Starting at the line that contains "before = set(bpy.data.objects)" and stopping at the line that contains "# fine marks", repeat every line exactly, the two end lines included, and nothing else.

INPUT RECORDS –
(begin)

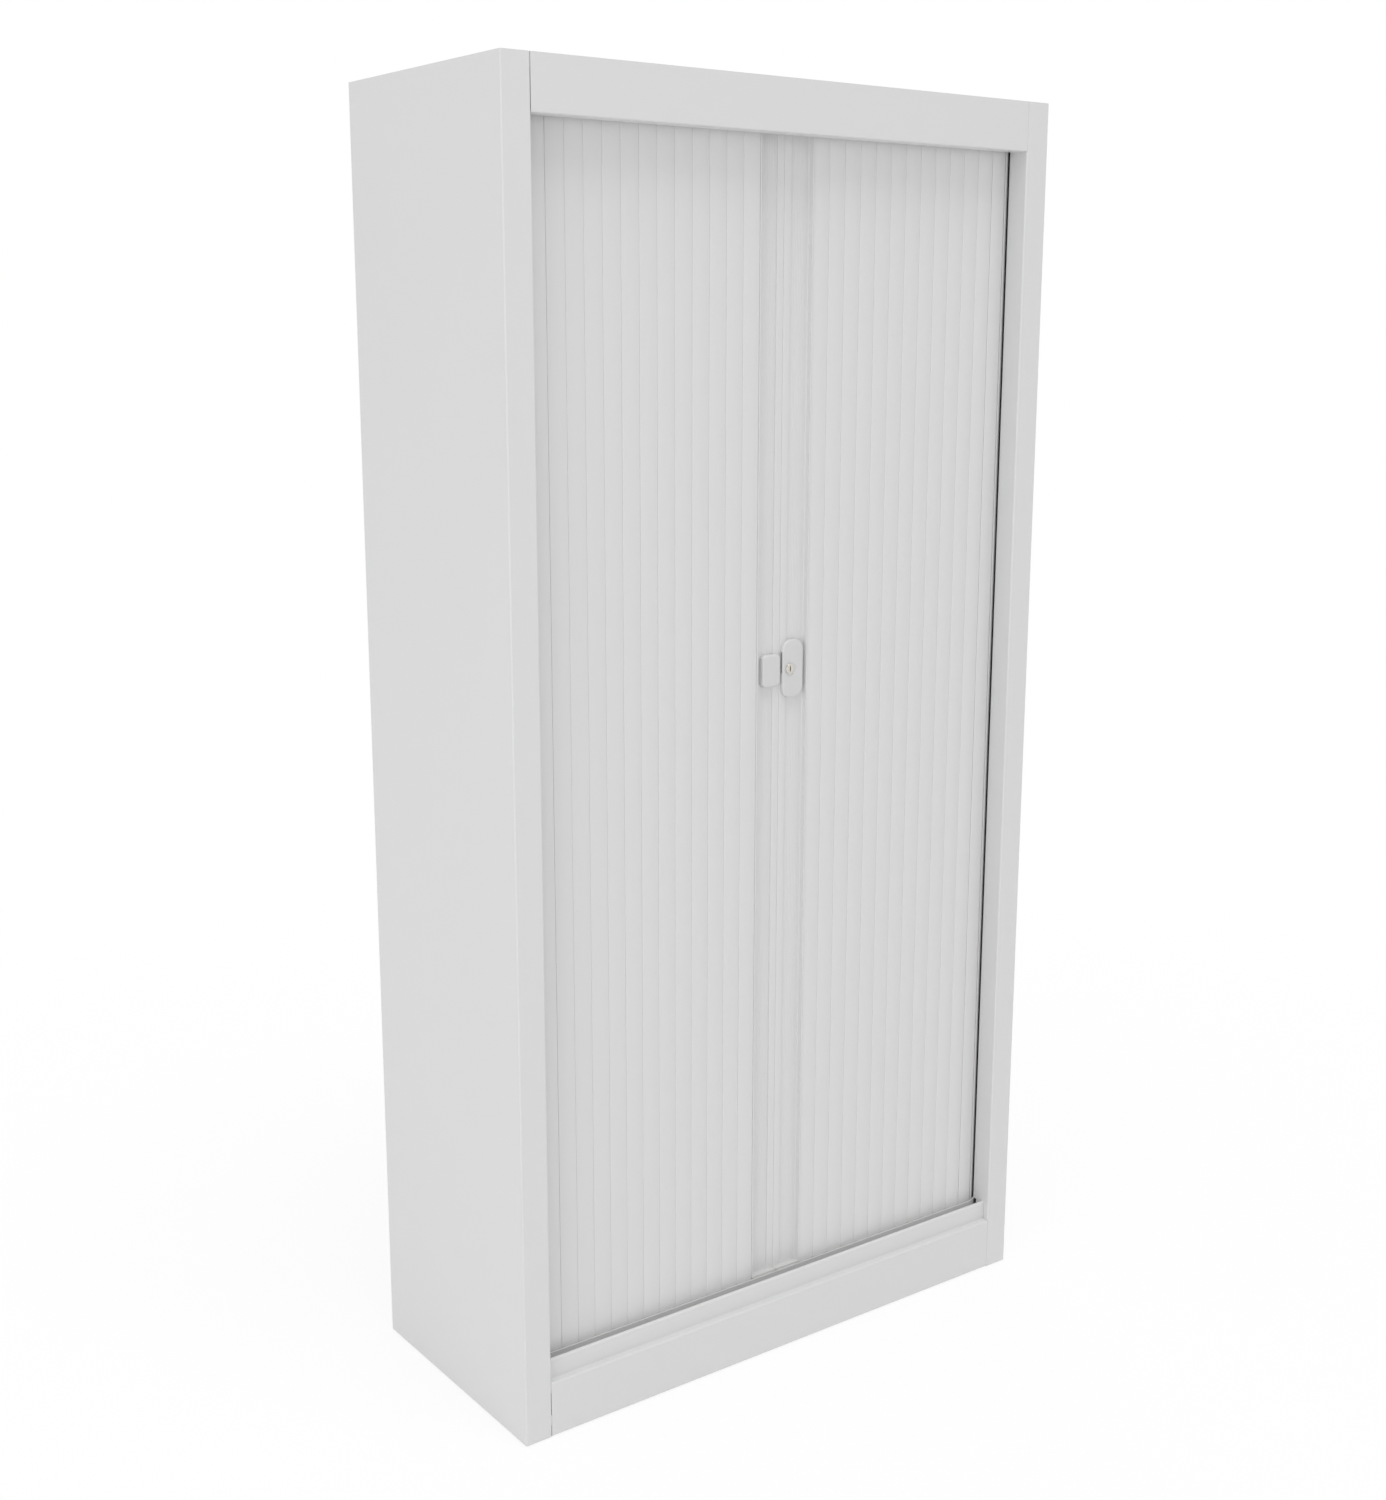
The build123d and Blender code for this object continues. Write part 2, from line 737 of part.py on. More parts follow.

(end)
(begin)

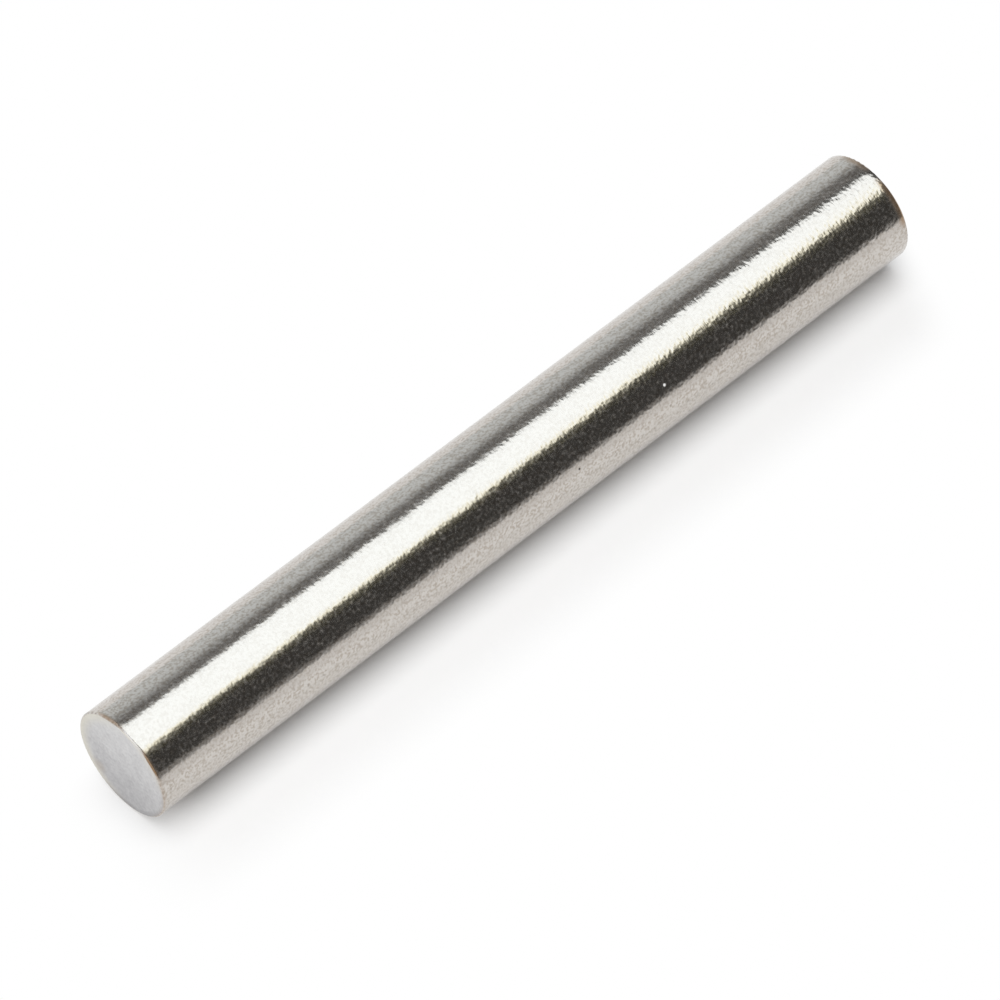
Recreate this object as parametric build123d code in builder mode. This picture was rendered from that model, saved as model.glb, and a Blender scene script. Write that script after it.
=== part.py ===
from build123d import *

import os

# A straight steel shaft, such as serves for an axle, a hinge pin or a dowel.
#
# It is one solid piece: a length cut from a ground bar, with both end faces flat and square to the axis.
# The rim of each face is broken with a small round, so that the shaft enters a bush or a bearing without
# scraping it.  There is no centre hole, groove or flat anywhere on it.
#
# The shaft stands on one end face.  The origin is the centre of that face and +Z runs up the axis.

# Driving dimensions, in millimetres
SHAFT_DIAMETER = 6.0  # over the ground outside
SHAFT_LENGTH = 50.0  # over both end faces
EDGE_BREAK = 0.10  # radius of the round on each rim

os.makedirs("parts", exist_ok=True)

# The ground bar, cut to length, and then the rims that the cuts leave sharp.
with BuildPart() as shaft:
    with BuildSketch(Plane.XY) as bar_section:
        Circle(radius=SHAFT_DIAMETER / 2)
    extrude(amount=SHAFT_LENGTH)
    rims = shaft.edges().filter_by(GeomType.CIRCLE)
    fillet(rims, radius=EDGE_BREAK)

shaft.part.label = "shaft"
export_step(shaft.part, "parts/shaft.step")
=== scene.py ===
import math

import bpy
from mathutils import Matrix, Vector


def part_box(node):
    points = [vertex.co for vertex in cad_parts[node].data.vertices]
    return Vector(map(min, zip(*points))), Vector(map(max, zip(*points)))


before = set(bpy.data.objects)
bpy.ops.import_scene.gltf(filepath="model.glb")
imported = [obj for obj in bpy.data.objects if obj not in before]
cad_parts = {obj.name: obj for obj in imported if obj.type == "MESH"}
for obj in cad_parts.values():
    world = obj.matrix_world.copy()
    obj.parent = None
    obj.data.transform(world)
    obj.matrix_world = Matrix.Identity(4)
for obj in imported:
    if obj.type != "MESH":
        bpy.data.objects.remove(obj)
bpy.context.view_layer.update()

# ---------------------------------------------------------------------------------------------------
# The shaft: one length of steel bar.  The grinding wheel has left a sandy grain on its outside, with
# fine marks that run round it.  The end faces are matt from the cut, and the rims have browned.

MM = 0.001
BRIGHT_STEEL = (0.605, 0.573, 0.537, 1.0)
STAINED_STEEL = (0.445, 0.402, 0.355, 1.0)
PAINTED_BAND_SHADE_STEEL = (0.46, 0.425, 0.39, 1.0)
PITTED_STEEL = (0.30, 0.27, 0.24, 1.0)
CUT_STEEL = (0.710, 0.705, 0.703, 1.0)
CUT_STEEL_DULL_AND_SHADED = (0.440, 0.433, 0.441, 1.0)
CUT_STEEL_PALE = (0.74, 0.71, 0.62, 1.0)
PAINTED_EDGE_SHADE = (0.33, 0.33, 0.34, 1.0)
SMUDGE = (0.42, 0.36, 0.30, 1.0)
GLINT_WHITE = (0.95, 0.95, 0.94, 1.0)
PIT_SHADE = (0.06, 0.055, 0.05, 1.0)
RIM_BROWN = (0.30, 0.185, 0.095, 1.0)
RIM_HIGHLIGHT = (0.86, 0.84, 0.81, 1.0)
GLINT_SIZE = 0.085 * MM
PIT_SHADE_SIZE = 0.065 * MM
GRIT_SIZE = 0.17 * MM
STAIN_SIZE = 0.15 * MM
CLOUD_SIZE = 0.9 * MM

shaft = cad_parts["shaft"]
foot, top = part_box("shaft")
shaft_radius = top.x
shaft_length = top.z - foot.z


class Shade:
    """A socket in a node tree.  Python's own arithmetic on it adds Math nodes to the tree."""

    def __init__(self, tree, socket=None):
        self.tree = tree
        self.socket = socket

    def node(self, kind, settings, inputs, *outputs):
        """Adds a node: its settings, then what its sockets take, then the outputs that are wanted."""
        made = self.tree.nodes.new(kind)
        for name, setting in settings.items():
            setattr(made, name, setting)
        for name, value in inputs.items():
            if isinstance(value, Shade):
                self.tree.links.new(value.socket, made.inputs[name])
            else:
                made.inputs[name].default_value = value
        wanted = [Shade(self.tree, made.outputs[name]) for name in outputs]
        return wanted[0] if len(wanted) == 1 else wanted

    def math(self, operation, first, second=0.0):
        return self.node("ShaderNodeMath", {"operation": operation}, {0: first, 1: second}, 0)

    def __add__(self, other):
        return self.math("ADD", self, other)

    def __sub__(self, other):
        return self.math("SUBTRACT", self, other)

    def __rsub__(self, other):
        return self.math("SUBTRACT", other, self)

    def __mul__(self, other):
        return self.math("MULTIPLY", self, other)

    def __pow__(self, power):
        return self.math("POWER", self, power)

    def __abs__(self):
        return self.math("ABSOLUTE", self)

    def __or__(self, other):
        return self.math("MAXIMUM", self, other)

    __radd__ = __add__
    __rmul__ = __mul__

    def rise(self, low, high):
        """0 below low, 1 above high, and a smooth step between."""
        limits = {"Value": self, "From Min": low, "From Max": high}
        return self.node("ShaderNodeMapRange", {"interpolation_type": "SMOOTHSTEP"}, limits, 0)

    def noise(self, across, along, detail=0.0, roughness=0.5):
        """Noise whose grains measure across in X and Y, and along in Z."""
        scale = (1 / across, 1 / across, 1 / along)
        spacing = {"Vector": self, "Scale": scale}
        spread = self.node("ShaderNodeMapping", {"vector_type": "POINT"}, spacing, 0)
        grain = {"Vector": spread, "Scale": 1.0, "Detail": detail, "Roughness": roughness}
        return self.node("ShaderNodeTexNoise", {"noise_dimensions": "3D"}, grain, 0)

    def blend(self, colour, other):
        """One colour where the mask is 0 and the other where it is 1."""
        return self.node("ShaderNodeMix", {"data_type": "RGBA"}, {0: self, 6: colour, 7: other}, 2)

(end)
(begin)

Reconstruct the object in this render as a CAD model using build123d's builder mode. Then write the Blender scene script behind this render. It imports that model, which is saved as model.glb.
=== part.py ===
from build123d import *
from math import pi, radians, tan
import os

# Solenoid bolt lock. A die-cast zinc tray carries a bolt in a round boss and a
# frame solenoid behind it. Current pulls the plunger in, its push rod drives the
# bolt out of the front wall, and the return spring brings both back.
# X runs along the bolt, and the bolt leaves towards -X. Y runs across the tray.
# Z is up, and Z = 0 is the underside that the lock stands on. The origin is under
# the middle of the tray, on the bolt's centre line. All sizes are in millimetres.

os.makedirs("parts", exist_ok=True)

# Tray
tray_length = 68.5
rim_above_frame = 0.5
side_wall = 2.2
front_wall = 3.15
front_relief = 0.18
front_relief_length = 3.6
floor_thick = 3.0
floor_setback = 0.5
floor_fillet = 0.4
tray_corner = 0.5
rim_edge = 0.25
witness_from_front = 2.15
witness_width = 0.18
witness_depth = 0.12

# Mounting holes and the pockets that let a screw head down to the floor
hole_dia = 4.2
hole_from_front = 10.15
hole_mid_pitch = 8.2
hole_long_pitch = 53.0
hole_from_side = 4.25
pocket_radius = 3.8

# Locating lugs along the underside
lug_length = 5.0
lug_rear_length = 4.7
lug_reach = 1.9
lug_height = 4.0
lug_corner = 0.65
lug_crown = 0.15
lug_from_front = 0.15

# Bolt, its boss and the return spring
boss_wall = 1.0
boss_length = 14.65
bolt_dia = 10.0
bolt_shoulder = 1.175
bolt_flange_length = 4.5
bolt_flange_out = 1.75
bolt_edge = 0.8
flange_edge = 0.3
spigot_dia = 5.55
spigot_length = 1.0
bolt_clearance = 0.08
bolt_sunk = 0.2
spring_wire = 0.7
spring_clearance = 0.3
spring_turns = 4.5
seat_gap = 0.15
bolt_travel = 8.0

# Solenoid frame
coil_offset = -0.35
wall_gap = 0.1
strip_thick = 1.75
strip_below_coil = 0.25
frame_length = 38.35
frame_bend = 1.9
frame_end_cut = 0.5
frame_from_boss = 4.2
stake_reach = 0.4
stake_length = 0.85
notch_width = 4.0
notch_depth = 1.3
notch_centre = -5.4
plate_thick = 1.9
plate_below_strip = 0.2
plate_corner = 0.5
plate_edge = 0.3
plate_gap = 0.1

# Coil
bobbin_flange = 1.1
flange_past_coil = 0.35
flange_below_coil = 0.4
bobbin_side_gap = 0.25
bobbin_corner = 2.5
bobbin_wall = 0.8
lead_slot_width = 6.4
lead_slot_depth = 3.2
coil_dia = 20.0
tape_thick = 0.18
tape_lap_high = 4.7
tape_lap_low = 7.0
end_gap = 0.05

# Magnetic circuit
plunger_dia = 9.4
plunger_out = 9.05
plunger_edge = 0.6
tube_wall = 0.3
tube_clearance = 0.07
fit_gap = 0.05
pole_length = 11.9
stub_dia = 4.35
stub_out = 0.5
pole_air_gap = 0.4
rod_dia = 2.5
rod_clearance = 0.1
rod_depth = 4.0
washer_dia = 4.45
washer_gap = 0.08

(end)

FINAL ANSWER –
before = set(bpy.data.objects)
bpy.ops.import_scene.gltf(filepath="model.glb")
imported = [obj for obj in bpy.data.objects if obj not in before]
cad_parts = {obj.name: obj for obj in imported if obj.type == "MESH"}
for obj in cad_parts.values():
    world = obj.matrix_world.copy()
    obj.parent = None
    obj.data.transform(world)
    obj.matrix_world = Matrix.Identity(4)
for obj in imported:
    if obj.type != "MESH":
        bpy.data.objects.remove(obj)
bpy.context.view_layer.update()

# ---------------------------------------------------------------------------------------------------
# The shaft: one length of steel bar.  The grinding wheel has left a sandy grain on its outside, with
# fine marks that run round it.  The end faces are matt from the cut, and the rims have browned.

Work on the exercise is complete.